DATA BLOCK start
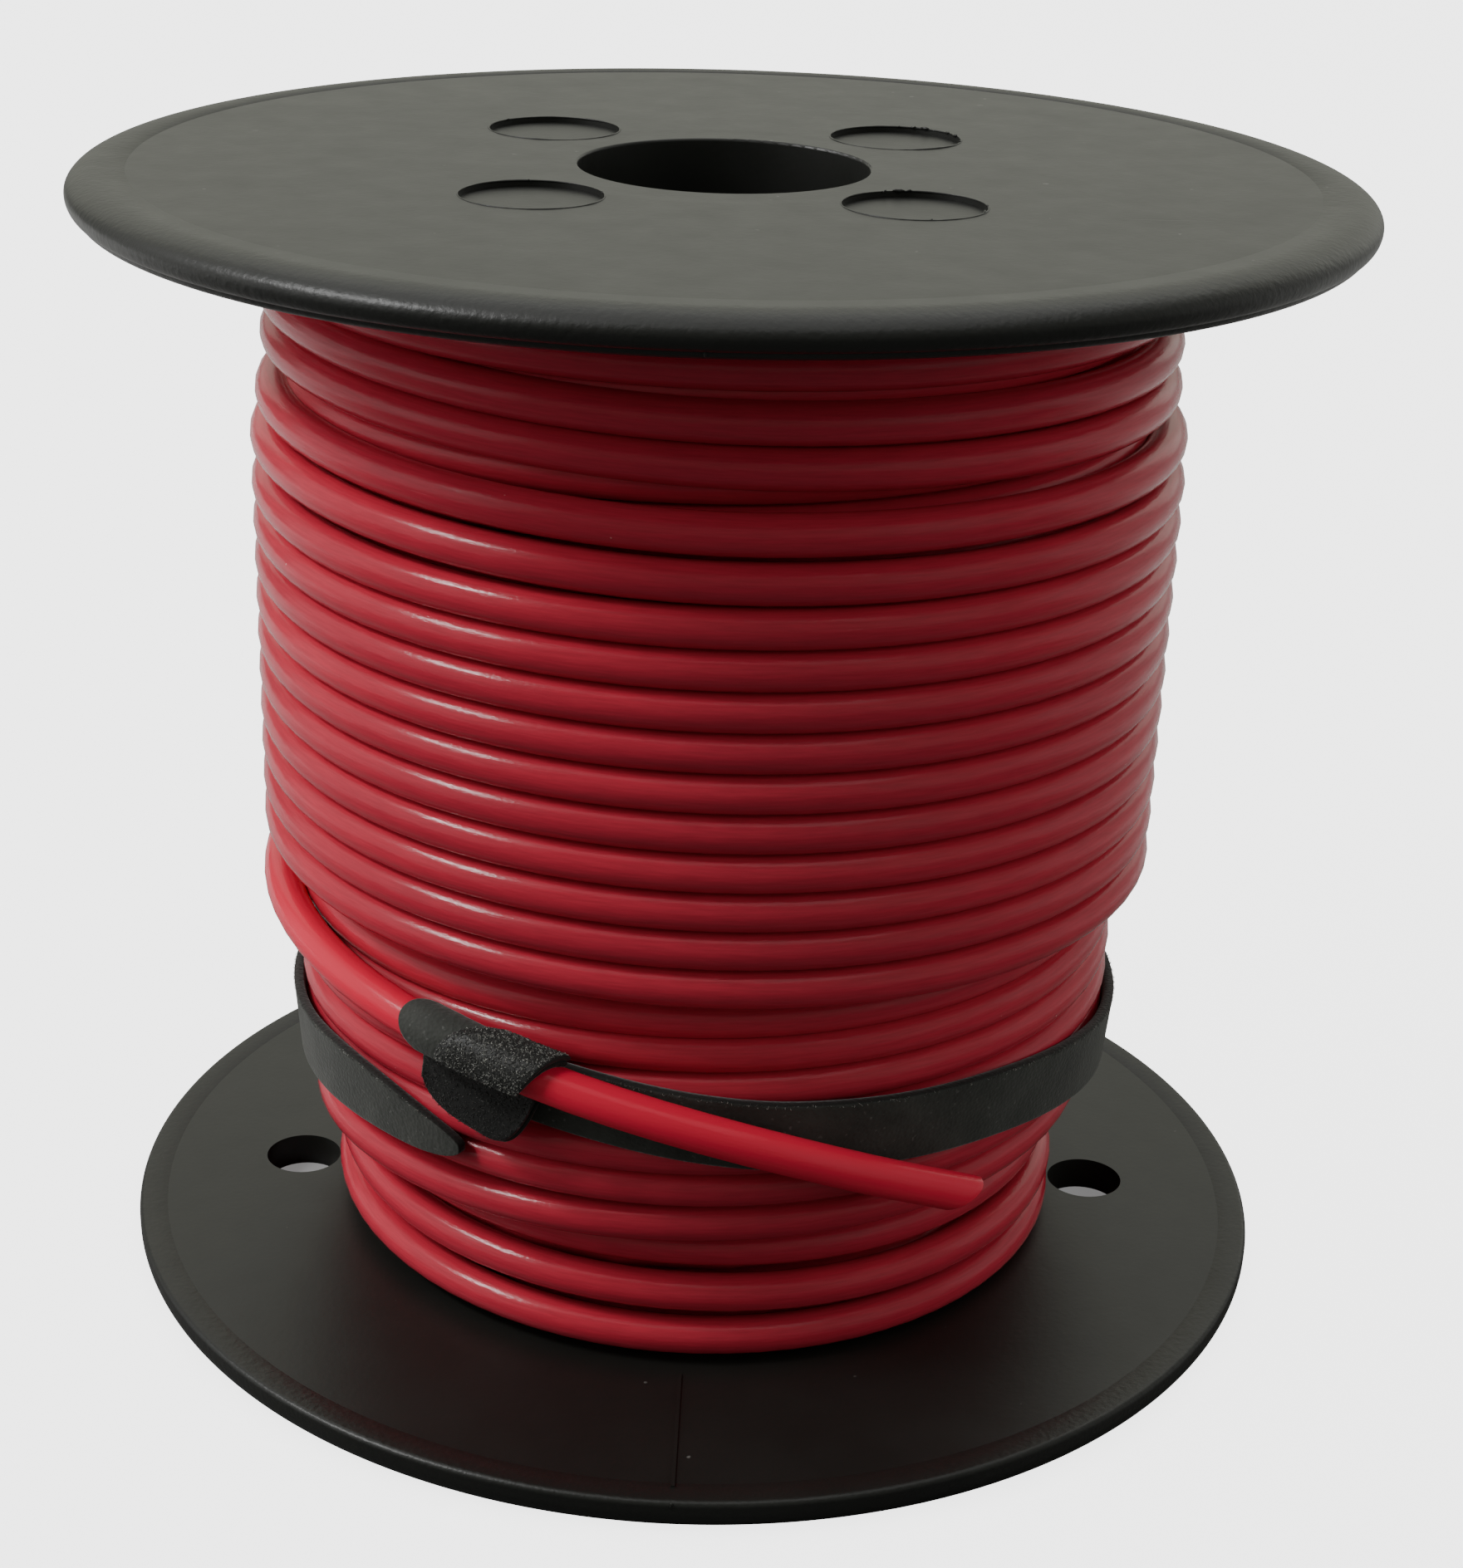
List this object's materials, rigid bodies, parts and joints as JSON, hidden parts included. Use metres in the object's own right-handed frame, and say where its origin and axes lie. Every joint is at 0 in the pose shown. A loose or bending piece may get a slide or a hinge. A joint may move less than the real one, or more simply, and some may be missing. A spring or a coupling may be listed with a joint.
{
  "type": "wire spool",
  "caption": "Flanged plastic spool wound with insulated electrical wire, its cut end tucked under a hook-and-loop tie around the winding; central arbor bore.",
  "frame": {"origin": "centre of the bore at the underside of the lower flange, which is the middle of the object's base", "axes": "+Z along the spool's axis towards the flange with the blind recesses; +X through one of the two holes in the lower flange; the wire's cut end is on the -Y side"},
  "size_m": [0.1016, 0.1016, 0.095],
  "materials": {
    "spool_plastic": "satin",
    "insulation": "satin",
    "copper": "satin",
    "hook_tape": "matte",
    "loop_tape": "matte"
  },
  "bodies": {
    "root": {"spool": "spool_plastic", "winding": "insulation", "lead": "insulation", "core_strand": "copper", "inner_strands": "copper", "outer_strands": "copper", "tie_strip": "hook_tape", "tie_keeper": "hook_tape", "tie_keeper_pad": "loop_tape", "tie_lower_pad": "loop_tape"}
  },
  "joints": []
}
DATA BLOCK end
## WHAT THE EXERCISE ASKS
Restate every line of the data word for word.

## RESULT
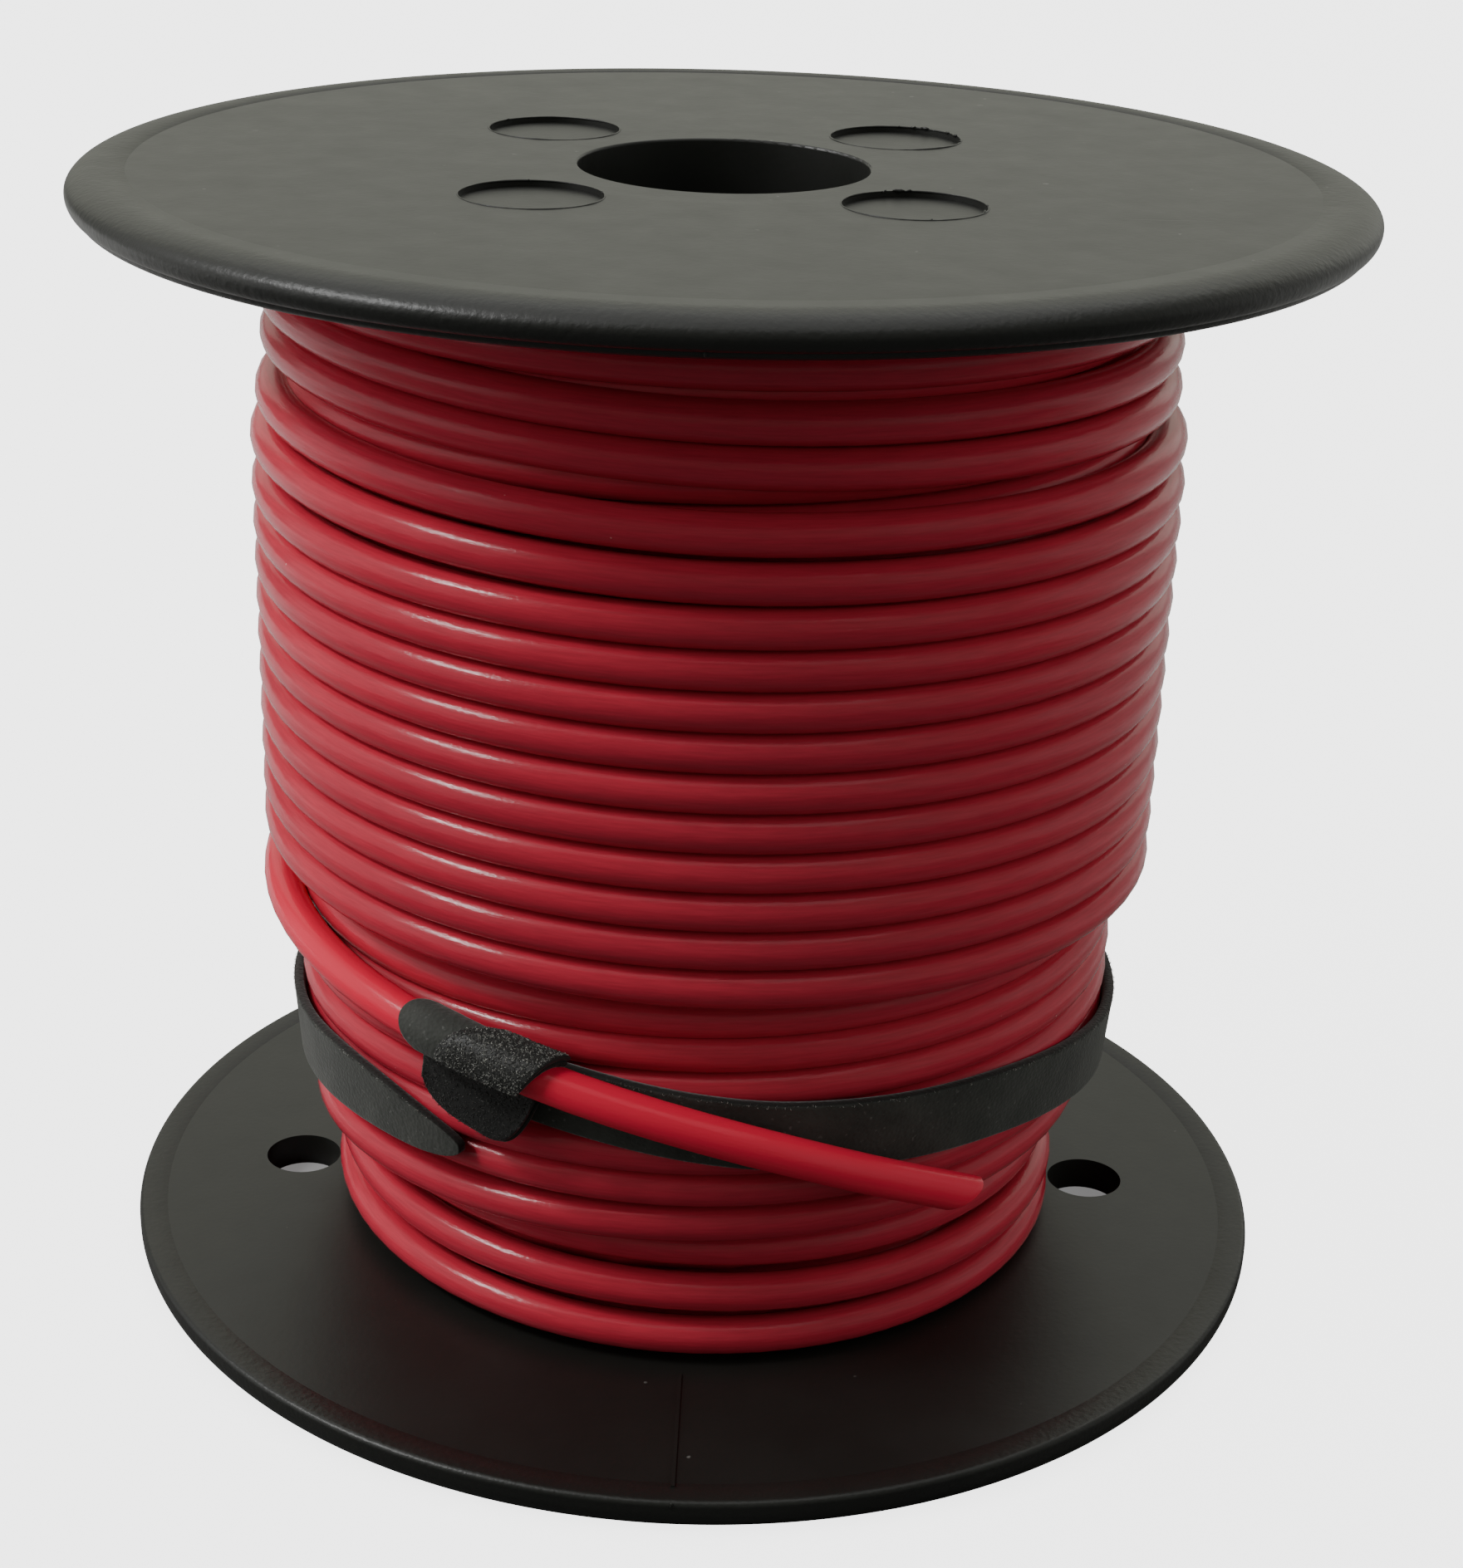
List this object's materials, rigid bodies, parts and joints as JSON, hidden parts included. Use metres in the object's own right-handed frame, and say where its origin and axes lie. Every joint is at 0 in the pose shown. A loose or bending piece may get a slide or a hinge. A joint may move less than the real one, or more simply, and some may be missing. A spring or a coupling may be listed with a joint.
{
  "type": "wire spool",
  "caption": "Flanged plastic spool wound with insulated electrical wire, its cut end tucked under a hook-and-loop tie around the winding; central arbor bore.",
  "frame": {"origin": "centre of the bore at the underside of the lower flange, which is the middle of the object's base", "axes": "+Z along the spool's axis towards the flange with the blind recesses; +X through one of the two holes in the lower flange; the wire's cut end is on the -Y side"},
  "size_m": [0.1016, 0.1016, 0.095],
  "materials": {
    "spool_plastic": "satin",
    "insulation": "satin",
    "copper": "satin",
    "hook_tape": "matte",
    "loop_tape": "matte"
  },
  "bodies": {
    "root": {"spool": "spool_plastic", "winding": "insulation", "lead": "insulation", "core_strand": "copper", "inner_strands": "copper", "outer_strands": "copper", "tie_strip": "hook_tape", "tie_keeper": "hook_tape", "tie_keeper_pad": "loop_tape", "tie_lower_pad": "loop_tape"}
  },
  "joints": []
}